The considerations of justice applied to stolen property should also apply to stolen land. As the forger had nothing to give, the purchaser had nothing to take. The purchaser was cheated in just the same way the original owner was dispossessed of his title through forgery.

Despite the National Land Code system of “indefeasibility” (titles cannot be forfeited), there are sufficient exceptions in the Code to allow the Court to go behind the title to look at the facts behind the parchment.

The tenderness shown in the Federal Court decision for the bona fide purchaser for value is misplaced. The original owner was also a bona fide holder for value and his rights too needed protection.

Separation of powers

On July 12, in the case involving a juvenile murderer, the Court of Appeal consisting of Justices Gopal Sri Ram, Zulkefli Ahmad Makinudin and Md Raus Sharif invalidated section 97(2) of the Child Act as unconstitutional on the ground that it violates the constitutional principle of separation of powers between the executive and the judiciary.

The impugned section allows the sentencing of convicted juveniles to be at the pleasure of the King and not on the orders of the courts concerned. This is undoubtedly a legislatively sanctioned usurpation by the executive of a judicial function.

The decision is a stirring and rare illustration of judicial commitment to constitutional supremacy. A parliamentary enactment that is inconsistent with our Basic Law must be invalidated.

In the case at hand, section 97(2) of the Child Act was held to violate the constitutional scheme that the judiciary is separate from, and independent of, the other branches of state.
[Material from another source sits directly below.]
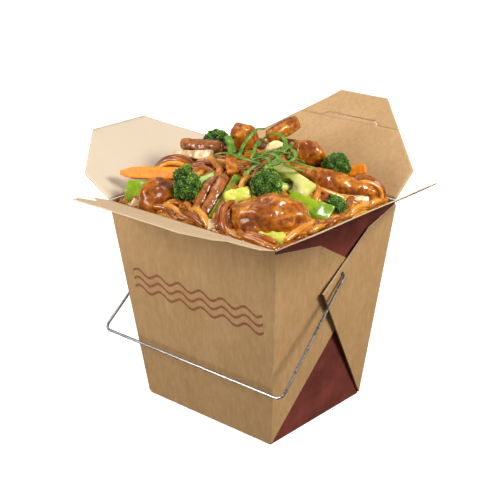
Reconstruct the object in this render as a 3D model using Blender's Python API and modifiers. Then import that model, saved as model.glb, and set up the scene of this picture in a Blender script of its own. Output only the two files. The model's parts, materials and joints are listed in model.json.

As a comment on this laudable decision, it must be pointed out that though the venerated doctrine of separation of powers is nowhere mentioned explicitly in the Constitution, it is implicit in our constitutional scheme.

But there are many legally sanctioned departures from the doctrine:

BOTH Houses of Parliament exercise a judicial function in that they punish members or outsiders for contempt or breach of privilege: Article 63(1);

THE Yang di-Pertuan Agong is invested with the power to grant pardons, reprieves and respites: Article 42. Exercise of this power modifies a sentence imposed by the courts;

BY law, judges of the subordinate courts are part of the Judicial and Legal Service of the federation and are transferable from the Bench to the Attorney-General’s office;

INTERNAL Security detentions are a case of executive detentions without recourse to the courts;

ADMINISTRATIVE Tribunals abound; and

THE power to transfer a case to a superior court or to remit it to a lower court belongs to the judiciary. But under section 418A of the CPC and Article 145(3A) the Attorney-General is also invested with the power to transfer cases laterally or vertically.

Section 418A was challenged successfully as a trespass on the jurisdiction of the courts and as a violation of the doctrine of separation of powers in PP v Datuk Yap Peng (1987).

The tragic aftermath was that Article 121 (on judicial power) was amended to deny the courts any exclusive jurisdiction over judicial matters. Judges shall have only such powers as are conferred by law.

Despite amendment to Article 121 to clip judicial wings, some judges have not been cowed. In case after case, for example in Sugumar Balakrishnan (1988), they have claimed for themselves inherent powers to review executive decisions and to grant remedies not explicitly mentioned in the law.

The Court of Appeal decision in the teen murderer’s case is significant because it is a stirring reminder of two cornerstones of our constitutional arch: supremacy of the Constitution and independence of the judiciary.

As we celebrate the 50th anniversary of our document of destiny, it is heartening that at least some in the judiciary are mindful of their oath to preserve, protect and defend the basic charter.

* Dr Shad Saleem Faruqi is Professor of Law at UiTM.